Abstract
AbstractNear‐field recordings of large earthquakes and volcano‐induced events using traditional seismological instrumentation often suffer from unaccounted effects of local tilt and saturation of signals. Recent hardware advances have led to the development of the blueSeis‐3A, a very broadband, highly sensitive rotational motion sensor. We installed this sensor in close proximity to permanently deployed classical instrumentation (i.e., translational seismometer, accelerometer, and tiltmeter) at the Hawaiian Volcano Observatory (USGS). There, we were able to record three ~Mw 5 earthquakes associated with large collapse events during the later phase of the 2018 Kīlauea summit eruption. Located less than 2 km from the origins of these sources, the combined six‐axis translational and rotational measurements revealed clear static rotations around all three coordinate axes. With these six component recordings, we have been able to reconstruct the complete time history of ground motion of a fixed point during an earthquake for the first time.
Highlights
The May to August 2018 eruption of Kīlauea volcano was exceptional in many respects, representing one of the largest eruptions of the volcano in over 200 years (Neal et al, 2019)
Recent hardware advances have led to the development of the blueSeis‐3A, a very broadband, highly sensitive rotational motion sensor. We installed this sensor in close proximity to permanently deployed classical instrumentation at the Hawaiian Volcano Observatory (USGS)
The co‐location of this instrument in the vault allowed for simultaneous recording and direct comparison of the blueSeis‐3A rotational measurements with translational and tilt data from the other instruments in the vault
Summary
The May to August 2018 eruption of Kīlauea volcano was exceptional in many respects, representing one of the largest eruptions of the volcano in over 200 years (Neal et al, 2019).
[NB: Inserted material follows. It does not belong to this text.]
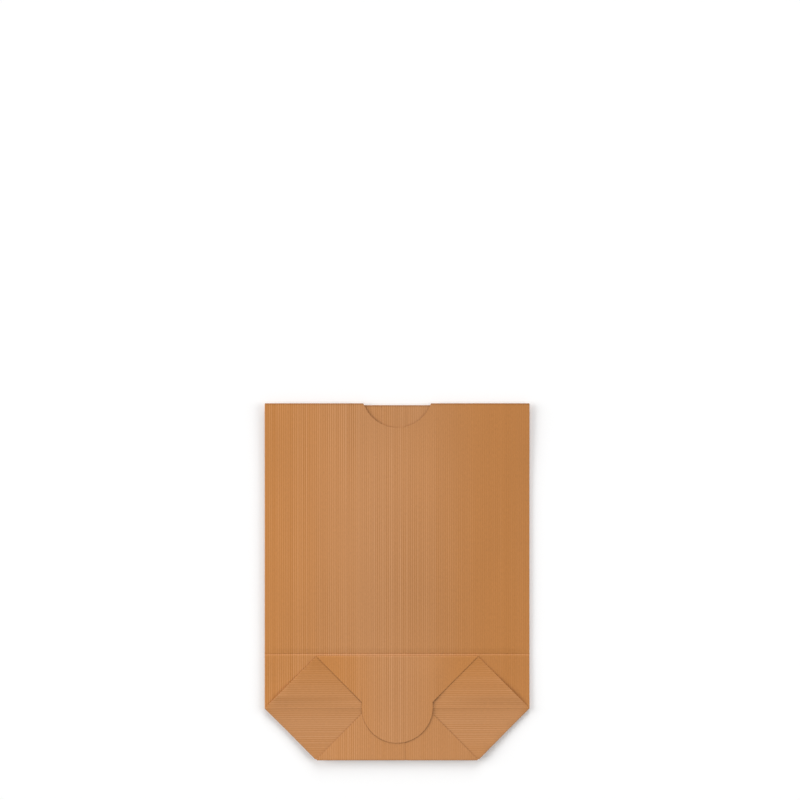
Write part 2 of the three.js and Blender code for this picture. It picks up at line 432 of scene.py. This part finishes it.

A series of recent papers (Bernauer et al, 2014; Donner et al, 2016; Igel et al, 2007; Wassermann et al, 2016) demonstrated how three component rotational combined with three component translational (i.e., six‐axis) measurements may help to improve our capability to invert for local (S‐wave) velocity, to localize events, and to estimate source mechanisms even in the case of sparse seismic station networks and local tilt effects.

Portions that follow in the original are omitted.